I play interactive fiction some, from time to time, and one question that is popular is "What if Infocom..." and it finishes up with various things like "...was still a company?" or "...had kept IF from dying?" and the real answer, the real world answer, is that we are seeing what happens when you keep making IF. You add sound because you can. You add graphics because you can. You make puzzles a little more intuitive. Ico is what happens when Zork moves forward in time, if you will.

And what does this have to do with the book industry (as the title suggests)? Nothing. Not really. Except one important thing. Dragon Quest VIII (as well as a slew of reprints) have shown that older school RPG-ing is still profitable. Interactive Fiction has a more fanatical community than ever before. And the rest of the world barely cares. That's the way it should be, honestly. Hobbies for the hobbyists. Do you really want fifteen year old girls being the target market for your toy trains?
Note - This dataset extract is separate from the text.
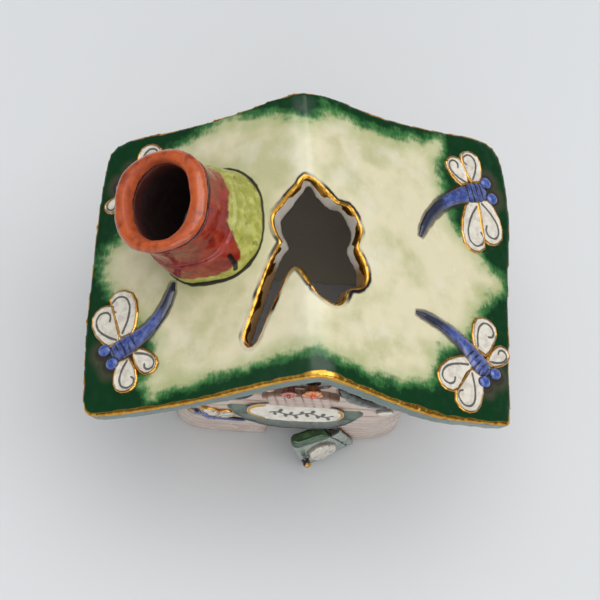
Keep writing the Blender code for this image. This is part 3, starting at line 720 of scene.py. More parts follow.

Do you want middle aged housewives dictating what is up with current table top gaming? Do you want some small town mechanic who hates "know it alls" deciding what book you read, because some market test showed that making a play for non-readers (as, say, the pop-gaming industry has been doing as of late, with their "get the non-gamers gaming" approach) is the future of the industry?

We hear, and have heard for at least a century, that books are in a decline. No one reads anymore, right? Videogames and movies and television shows. That's where it is at. Why read if you have a life? Which is all poppycock. I hang out with too many dedicated, hardcore, book-luvin' readers to think that reading is really going away, truly going away, in the way that the pundits pretend it is going away. It is not going away. It is merely stepping back from that Da Vinci Code and Harry Potter inspired ledge where it looked like it was going to jump into the midst of acceptance (unfortunately, there are still moments like Twilight where it thinks it can crawl back up on the ledge and risking another leap). Look, books and the written word have been the defacto character of the entirety of Western Civilization. They are not going to go away in a decade, in a century even. A dozen centuries like the one we are in and books will still be there, though possibly a minor thing. Books are not dying, they are merely returning to a tighter circle (a circle with more money and more populous than it has ever been in history, mind you, just a smaller overall ratio to society). And this is a good thing.

Next time someone gets in your face about how books are stupid and how stupid you look for trying to be a know it all, just be glad they are not in your book pool, so to speak. Be glad that many excellent and dedicated writers that put out dozens of top notch books every year, still, ignore them. It could be worse, the industry could still be trying to sell to them.

Before I close, let us return to the night sky. As I said, to start, I did not have luck with tonights "shower". However, the other night, I was out walking with an audiobook version of Jekyll and Hyde and I looked up at the right time to see a deep green, very bright, streak plummet from the sky and crash somewhere into the heart of Perseus. One single birght illumination. That's my Perseids. What more do I need?